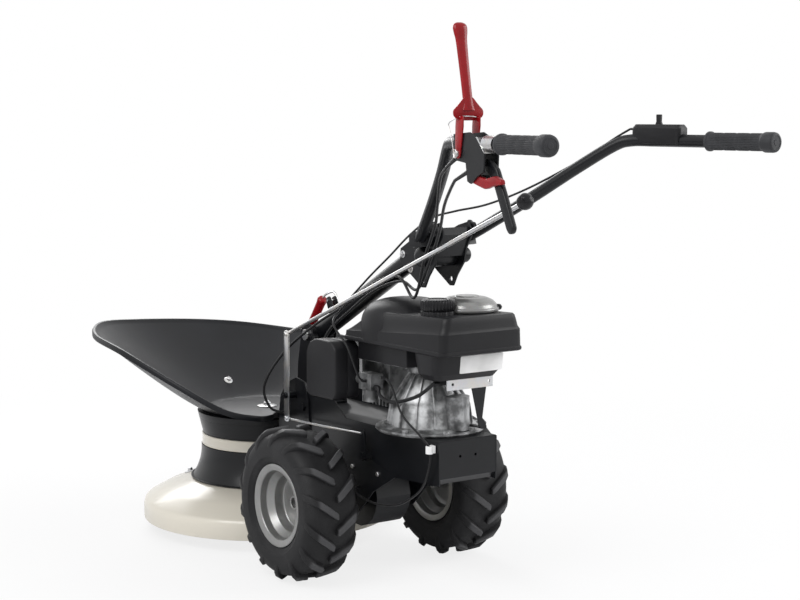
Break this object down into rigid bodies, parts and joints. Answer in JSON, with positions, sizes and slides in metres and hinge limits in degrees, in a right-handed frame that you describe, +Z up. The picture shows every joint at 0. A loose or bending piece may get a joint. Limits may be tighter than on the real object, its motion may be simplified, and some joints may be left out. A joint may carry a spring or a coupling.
{
  "type": "rotary walk-behind mower",
  "caption": "Walk-behind drum mower: cream cutting drum under a black guard dish, two lugged tyres, vertical-shaft engine, column and bent handlebars with levers.",
  "frame": {"origin": "drum axis at ground level, on the flat underside of the skid dish", "axes": "+X is the machine's right, +Y is forward, +Z is up"},
  "size_m": [0.724, 1.753, 1.149],
  "materials": {
    "black_paint": "satin",
    "cream_paint": "gloss",
    "red_paint": "gloss",
    "rim_silver": "satin",
    "zinc": "bright",
    "steel": "satin",
    "cast_aluminium": "cast",
    "tyre_rubber": "matte",
    "rubber": "matte",
    "dark_plastic": "satin",
    "red_plastic": "gloss",
    "cable_black": "satin"
  },
  "bodies": {
    "chassis": {"chassis_frame": "black_paint", "gearbox_housing": "black_paint", "column_base": "black_paint", "column_pin": "zinc", "neck_band": "cream_paint", "neck_bearing": "steel", "neck_cone": "black_paint", "guard_dish": "black_paint", "dish_bolt": "zinc", "drive_belt": "rubber", "engine_block": "cast_aluminium", "engine_cowl": "dark_plastic", "fuel_tank": "dark_plastic", "starter_cover": "dark_plastic", "air_filter_box": "dark_plastic", "carburettor": "cast_aluminium", "muffler": "steel", "tank_bracket": "zinc", "fuel_hose": "cable_black", "stop_cable": "cable_black", "throttle_cable": "cable_black", "clutch_cable": "cable_black", "brake_cable": "cable_black"},
    "drum": {"drum_shaft": "steel", "cutting_disc": "cream_paint", "drum_skirt": "black_paint"},
    "skid": {"skid_dish": "steel"},
    "first_blade": {"blade_1": "steel"},
    "second_blade": {"blade_2": "steel"},
    "third_blade": {"blade_3": "steel"},
    "crank": {"crankshaft": "steel"},
    "axle": {"wheel_axle": "steel"},
    "left_wheel": {"left_rim": "rim_silver", "left_tyre": "tyre_rubber"},
    "right_wheel": {"right_rim": "rim_silver", "right_tyre": "tyre_rubber"},
    "strap": {"strap_lever": "zinc"},
    "link": {"link_rod": "zinc"},
    "selector": {"gear_lever": "black_paint"},
    "shifter": {"shift_rod": "zinc", "shift_knob": "dark_plastic"},
    "column": {"column": "black_paint"},
    "lock": {"lock_wire": "zinc", "lock_sleeve": "red_plastic"},
    "bars": {"head_bracket": "black_paint", "head_bolt": "zinc", "left_bar": "black_paint", "right_bar": "black_paint", "left_grip": "rubber", "right_grip": "rubber", "lever_bracket": "zinc", "throttle_box": "dark_plastic"},
    "left_clamp": {"left_knob": "dark_plastic"},
    "right_clamp": {"right_knob": "dark_plastic"},
    "deadman": {"deadman_lever": "red_paint"},
    "clutch": {"clutch_lever": "dark_plastic"},
    "latch": {"clutch_latch": "red_plastic"},
    "throttle": {"throttle_lever": "dark_plastic"},
    "cap": {"fuel_cap": "dark_plastic"},
    "starter_pull": {"starter_grip": "dark_plastic"}
  },
  "joints": [
    {"name": "drum_spin", "type": "hinge", "parent": "chassis", "child": "drum", "pos_m": [0, 0, 0.1], "axis": [0, 0, 1], "continuous": true},
    {"name": "skid_spin", "type": "hinge", "parent": "drum", "child": "skid", "pos_m": [0, 0, 0.01], "axis": [0, 0, 1], "continuous": true},
    {"name": "first_blade_swing", "type": "hinge", "parent": "drum", "child": "first_blade", "pos_m": [0.2269, 0.131, 0.0225], "axis": [0, 0, 1], "continuous": true},
    {"name": "second_blade_swing", "type": "hinge", "parent": "drum", "child": "second_blade", "pos_m": [-0.2269, 0.131, 0.0225], "axis": [0, 0, 1], "continuous": true},
    {"name": "third_blade_swing", "type": "hinge", "parent": "drum", "child": "third_blade", "pos_m": [0, -0.262, 0.0225], "axis": [0, 0, 1], "continuous": true},
    {"name": "crank_spin", "type": "hinge", "parent": "chassis", "child": "crank", "pos_m": [0, -0.663, 0.253], "axis": [0, 0, 1], "continuous": true},
    {"name": "axle_spin", "type": "hinge", "parent": "chassis", "child": "axle", "pos_m": [0, -0.46, 0.165], "axis": [1, 0, 0], "continuous": true},
    {"name": "left_wheel_spin", "type": "hinge", "parent": "chassis", "child": "left_wheel", "pos_m": [-0.2, -0.46, 0.165], "axis": [1, 0, 0], "continuous": true},
    {"name": "right_wheel_spin", "type": "hinge", "parent": "chassis", "child": "right_wheel", "pos_m": [0.2, -0.46, 0.165], "axis": [1, 0, 0], "continuous": true},
    {"name": "strap_swing", "type": "hinge", "parent": "chassis", "child": "strap", "pos_m": [-0.1, -0.255, 0.358], "axis": [1, 0, 0], "range_deg": [-8.2, 8.2]},
    {"name": "shift_stroke", "type": "slide", "parent": "chassis", "child": "shifter", "axis": [0, -0.9288, 0.3705], "range_m": [-0.018, 0.018]},
    {"name": "link_stroke", "type": "slide", "parent": "chassis", "child": "link", "axis": [0, 1, 0], "range_m": [-0.008, 0.008]},
    {"name": "selector_turn", "type": "hinge", "parent": "chassis", "child": "selector", "pos_m": [-0.0911, -0.548, 0.268], "axis": [1, 0, 0], "range_deg": [-9, 9]},
    {"name": "column_pitch", "type": "hinge", "parent": "chassis", "child": "column", "pos_m": [0, -0.235, 0.488], "axis": [1, 0, 0], "range_deg": [-20, 0], "deforming": ["throttle_cable", "clutch_cable", "brake_cable"]},
    {"name": "lock_swing", "type": "hinge", "parent": "column", "child": "lock", "pos_m": [0, -0.2875, 0.5697], "axis": [1, 0, 0], "range_deg": [0, 30]},
    {"name": "bars_pitch", "type": "hinge", "parent": "column", "child": "bars", "pos_m": [0, -0.694, 0.698], "axis": [1, 0, 0], "range_deg": [-12, 8], "deforming": ["throttle_cable", "clutch_cable", "brake_cable"]},
    {"name": "left_clamp_turn", "type": "hinge", "parent": "bars", "child": "left_clamp", "pos_m": [-0.0383, -0.738, 0.757], "axis": [1, 0, 0], "range_deg": [0, 360]},
    {"name": "right_clamp_turn", "type": "hinge", "parent": "bars", "child": "right_clamp", "pos_m": [0.0383, -0.738, 0.757], "axis": [1, 0, 0], "range_deg": [0, 360]},
    {"name": "deadman_press", "type": "hinge", "parent": "bars", "child": "deadman", "pos_m": [-0.23545, -1.09189, 0.919], "axis": [0.9934, -0.1148, 0], "range_deg": [0, 48], "stiffness_Nm_per_rad": 1.5, "springref_deg": -34.38, "deforming": ["brake_cable"]},
    {"name": "clutch_squeeze", "type": "hinge", "parent": "bars", "child": "clutch", "pos_m": [-0.24325, -1.15944, 0.902], "axis": [0.9934, -0.1148, 0], "range_deg": [-47, 0], "stiffness_Nm_per_rad": 1.5, "springref_deg": 34.38, "deforming": ["clutch_cable"]},
    {"name": "latch_tip", "type": "hinge", "parent": "bars", "child": "latch", "pos_m": [-0.2397, -1.12864, 0.879], "axis": [0.9934, -0.1148, 0], "range_deg": [0, 20]},
    {"name": "throttle_turn", "type": "hinge", "parent": "bars", "child": "throttle", "pos_m": [0.23488, -1.08692, 0.961], "axis": [0.9934, 0.1148, 0], "range_deg": [-30, 30], "deforming": ["throttle_cable"]},
    {"name": "cap_turn", "type": "hinge", "parent": "chassis", "child": "cap", "pos_m": [-0.046, -0.752, 0.5953], "axis": [0, 0, 1], "range_deg": [0, 90]},
    {"name": "starter_stroke", "type": "slide", "parent": "chassis", "child": "starter_pull", "axis": [0.8211, -0.5708, 0], "range_m": [0, 0.45], "stiffness_N_per_m": 15, "springref_m": -0.3}
  ],
  "couplings": [
    {"joint": "crank_spin", "follows": "drum_spin", "ratio": 1.375},
    {"joint": "strap_swing", "follows": "shift_stroke", "rad_per_m": 7.692},
    {"joint": "link_stroke", "follows": "shift_stroke", "ratio": 0.41154},
    {"joint": "selector_turn", "follows": "shift_stroke", "rad_per_m": -8.4846}
  ]
}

» TASK TO CARRY OUT: Search the lines for "with". Copy each line that has it.

» CORRECT RESPONSE:
Break this object down into rigid bodies, parts and joints. Answer in JSON, with positions, sizes and slides in metres and hinge limits in degrees, in a right-handed frame that you describe, +Z up. The picture shows every joint at 0. A loose or bending piece may get a joint. Limits may be tighter than on the real object, its motion may be simplified, and some joints may be left out. A joint may carry a spring or a coupling.
  "caption": "Walk-behind drum mower: cream cutting drum under a black guard dish, two lugged tyres, vertical-shaft engine, column and bent handlebars with levers.",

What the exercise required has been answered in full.